For that part of the process, use How to check if a crypto casino is reliable and GRAI licensing in Ireland.

A simple MiCA decision rule for casino players

If the question is “Does MiCA make this casino safe?”, the answer is no.

If the question is “Does MiCA improve the regulatory quality of the exchange or crypto-service provider I am using before funds reach the casino?”, the answer is often yes, but only if the provider is actually authorised and the service you are using is within scope.

That distinction is the whole guide.

Irish player playbook

Keep the workflow simple and defensible.

Use stable-value rails when budgeting matters

If volatility disrupts your decision-making, use a supported stablecoin route and define bankroll in EUR terms. That makes your records and risk control clearer.

Document every step

Store source-of-funds evidence, wallet hashes, exchange confirmations and casino cashout screenshots. MiCA is not a substitute for records.
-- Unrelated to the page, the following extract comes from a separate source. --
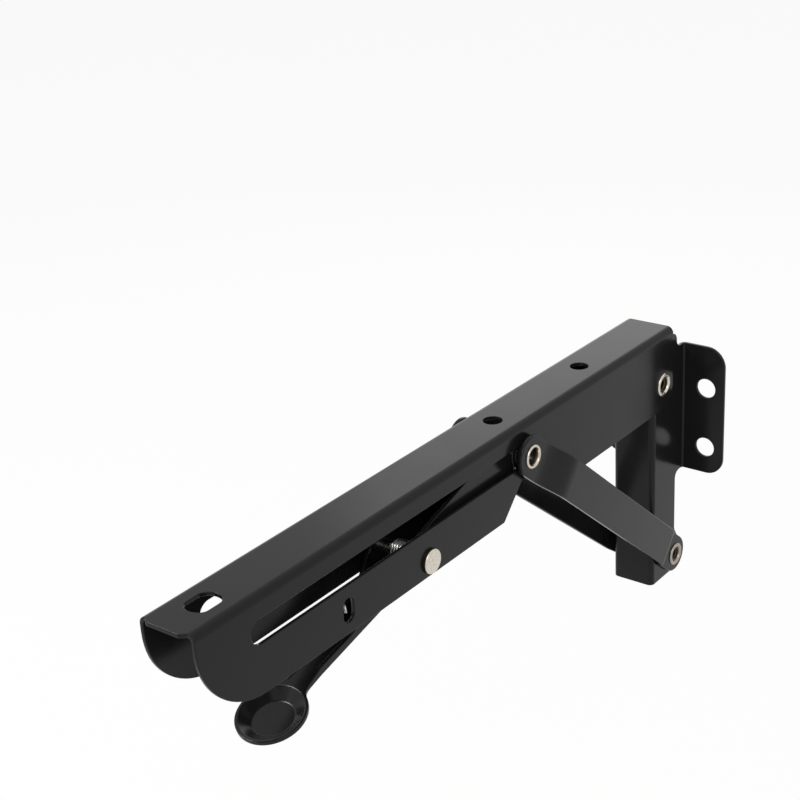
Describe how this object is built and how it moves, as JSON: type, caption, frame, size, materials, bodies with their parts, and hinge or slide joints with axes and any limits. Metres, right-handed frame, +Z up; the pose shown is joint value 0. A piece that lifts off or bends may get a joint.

Do one test cycle before scaling

The minimum safe workflow is:

  1. use a reputable and verifiable provider
  2. move funds through a route you understand
  3. test a small casino deposit
  4. test a small withdrawal before larger balances

FAQ

Does MiCA make crypto casino play regulated and safe by default?

No. MiCA improves the framework for certain crypto-assets and crypto-service providers. It does not automatically regulate the casino relationship or guarantee good withdrawal behaviour.

Should I ignore casino licence details if my exchange is compliant?

No. The exchange and the casino are separate risk layers. Casino terms and licensing still define most of your real-world gambling recourse.

What should I check first as of 7 April 2026?

Check whether the provider you use is actually authorised in the EU and whether the exact service you rely on is within MiCA scope. Do not assume protection from branding alone.

What is the minimum safe workflow?

Use a reputable provider, keep routing under control, document the full money trail and test withdrawals before you scale. Then review the casino on its own merits, not on the exchange’s regulatory status.